Let's start from the latter: yes, observation does affect the economy - if the observer is a presumed expert like the Fed Chairman or the NBER, whose dicta carry considerable weight. (Well, not so much their actual looking at the economy as what they say about it - the analogy with quantum physics is not perfect, but you get the point.) More significant is the fact that they have to look at the economy and they have to pass judgment on its health. Unlike the physicist running the cat experiment, these experts are obligated to look inside the box and thus collapse the superimposed states into one.

Currently, every expert has quite apparently looked at the economy and pronounced it dead. In fact, the NBER just post-dated their death certificate and now says that the recession started a full year ago, in December 2007. Could it be that the dismal scientists are currently attempting to convince us that the worst is already behind us? I mean, how can one constantly observe a cat and only decide today that it died a year ago, hoping that the pronouncement will bring it to life tomorrow? The mind boggles... even quantum mechanics doesn't allow for such cavalier treatment of time.

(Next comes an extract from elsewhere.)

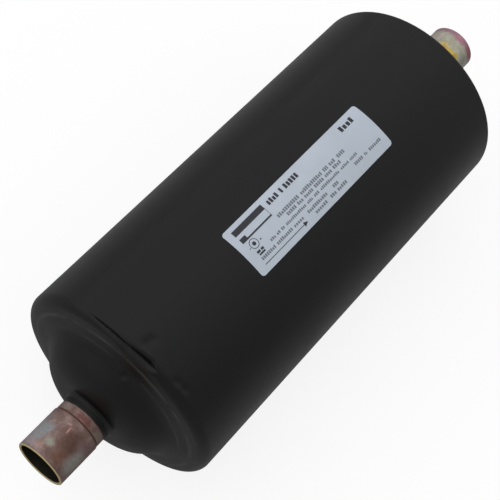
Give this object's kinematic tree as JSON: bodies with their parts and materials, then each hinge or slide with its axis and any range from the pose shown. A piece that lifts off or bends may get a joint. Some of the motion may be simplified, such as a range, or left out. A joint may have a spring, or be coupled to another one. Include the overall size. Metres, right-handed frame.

For my money, the economy is still inside the box - it is still both dead and alive. Some dead sectors (finance, real estate) are superimposed upon some others that are very much alive (alternative energy, organic farming/food). Yet other sectors are both dead and alive at the same time, like the auto industry which is dead at the combustion engine end, while being reborn at the plug-in hybrid end.

There is opportunity around, that's for sure. Just make sure that your money's on the right cat.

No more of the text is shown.